Return the full listing exactly as it is written.

▬▬▬▬▬▬

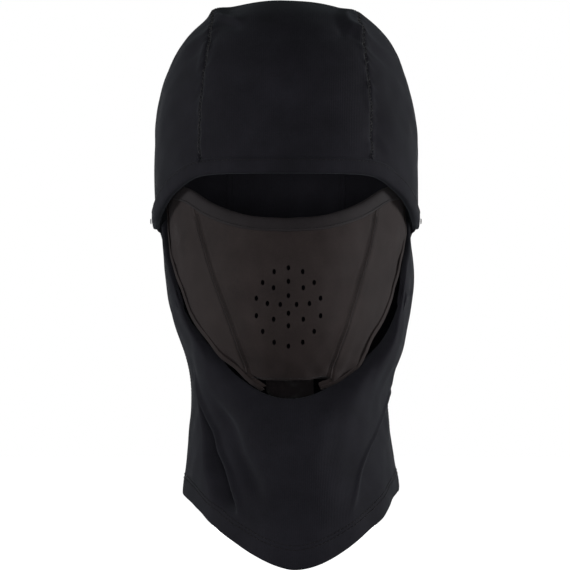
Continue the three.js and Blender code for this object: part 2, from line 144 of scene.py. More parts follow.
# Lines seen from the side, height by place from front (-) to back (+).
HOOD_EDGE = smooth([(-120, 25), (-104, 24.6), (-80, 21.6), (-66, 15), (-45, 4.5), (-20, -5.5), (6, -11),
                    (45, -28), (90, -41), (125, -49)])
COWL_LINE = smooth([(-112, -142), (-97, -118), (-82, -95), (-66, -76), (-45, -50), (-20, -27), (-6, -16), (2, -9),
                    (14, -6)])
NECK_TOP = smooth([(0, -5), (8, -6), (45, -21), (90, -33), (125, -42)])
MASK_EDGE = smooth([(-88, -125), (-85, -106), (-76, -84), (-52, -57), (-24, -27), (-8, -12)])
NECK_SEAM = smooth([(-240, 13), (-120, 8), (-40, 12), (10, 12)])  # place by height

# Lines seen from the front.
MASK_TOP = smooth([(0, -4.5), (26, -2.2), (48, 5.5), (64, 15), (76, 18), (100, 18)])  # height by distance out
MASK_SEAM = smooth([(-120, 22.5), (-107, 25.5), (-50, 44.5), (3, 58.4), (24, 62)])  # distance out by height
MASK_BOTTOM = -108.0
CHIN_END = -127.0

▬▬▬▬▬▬

■ Written solution ■
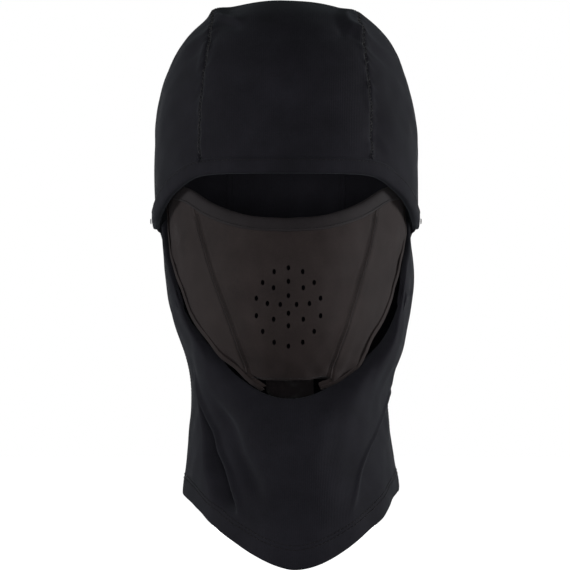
Continue the three.js and Blender code for this object: part 2, from line 144 of scene.py. More parts follow.
# Lines seen from the side, height by place from front (-) to back (+).
HOOD_EDGE = smooth([(-120, 25), (-104, 24.6), (-80, 21.6), (-66, 15), (-45, 4.5), (-20, -5.5), (6, -11),
                    (45, -28), (90, -41), (125, -49)])
COWL_LINE = smooth([(-112, -142), (-97, -118), (-82, -95), (-66, -76), (-45, -50), (-20, -27), (-6, -16), (2, -9),
                    (14, -6)])
NECK_TOP = smooth([(0, -5), (8, -6), (45, -21), (90, -33), (125, -42)])
MASK_EDGE = smooth([(-88, -125), (-85, -106), (-76, -84), (-52, -57), (-24, -27), (-8, -12)])
NECK_SEAM = smooth([(-240, 13), (-120, 8), (-40, 12), (10, 12)])  # place by height

# Lines seen from the front.
MASK_TOP = smooth([(0, -4.5), (26, -2.2), (48, 5.5), (64, 15), (76, 18), (100, 18)])  # height by distance out
MASK_SEAM = smooth([(-120, 22.5), (-107, 25.5), (-50, 44.5), (3, 58.4), (24, 62)])  # distance out by height
MASK_BOTTOM = -108.0
CHIN_END = -127.0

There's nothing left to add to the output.